A core audience is defined by a real problem.
An app cannot exist without a core audience.
Therefore, an app cannot be defined without a real problem.

Considering this logic, the true question a potential product owner should ask is not “Do you need an app for that” but rather, “Do you have a real problem you wish to solve”?

What about the winery?

One final question remains: What do I think about making a mobile app for the winery?
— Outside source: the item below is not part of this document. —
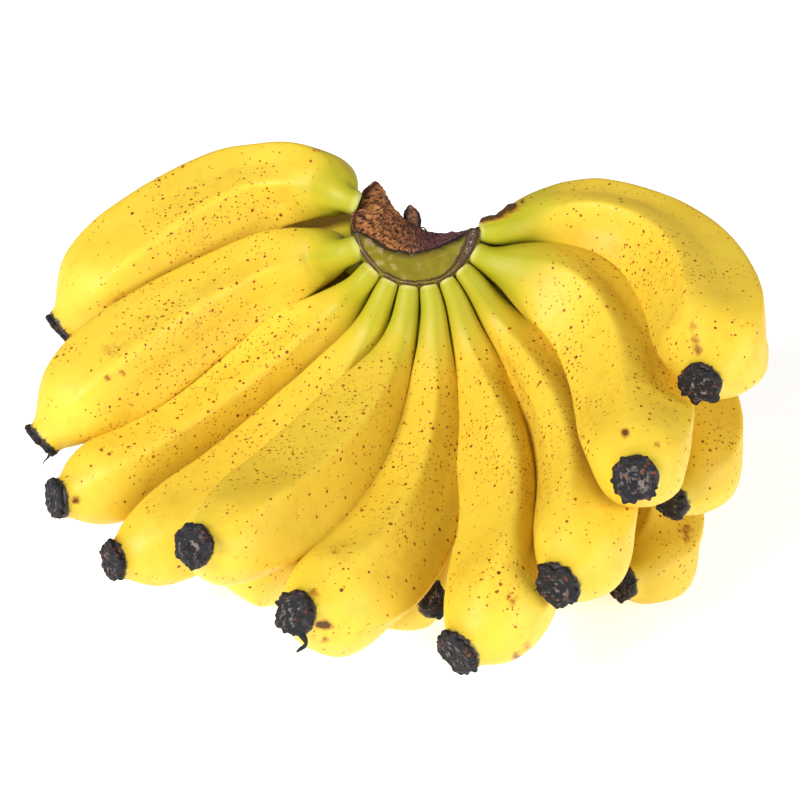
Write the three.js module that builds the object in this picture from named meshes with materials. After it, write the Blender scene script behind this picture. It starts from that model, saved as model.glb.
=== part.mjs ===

When first posed the question, I carried on for a good 10 minutes without directly answering the question. Instead, I opted to provoke the co-founders to think about the need for a mobile app differently. After said provocation, one of the cofounders noted, “Perhaps the app transcends the winery”.

Exactly.

Framing the question around my own experiences, I want an app that helps me make sense of purchasing local wines. I purchase wines based upon my limited perception in how they will pair with the food I intend to eat. I understand the basics; red wines should be had with red meat and white wines with white meat. I have books specific to wine appreciation on my bookshelf. I have even gleaned some specific bits of knowledge from wine makers over the years, such as pairing a good syrah with steak due in part to the peppery note in the finish.

I'm new to the area and know just enough about wine to be dangerous. I’m intrigued by labels, listen to recommendations and appreciate the passion shared by local wine drinkers. My pain point: what local wines should I purchase?

Give me an app that recommends wine pairings based upon the simple question “What are you eating tonight”. I want the recommended wines to come from a local winery, with reviews provided by residents and local app users. Give me tips about the best way to store, open and serve the wine. Give me a breakdown of the best local places to purchase wines. Give me recipes for food dishes that, when paired with the recommended wines, bring out the best flavors in both the food and drink. In short, aid me in my aspirations to be a man that truly understands how to enjoy good food, wine and company.

Do those things, and I will use your app constantly. Not because I have to, but because I love to use great apps.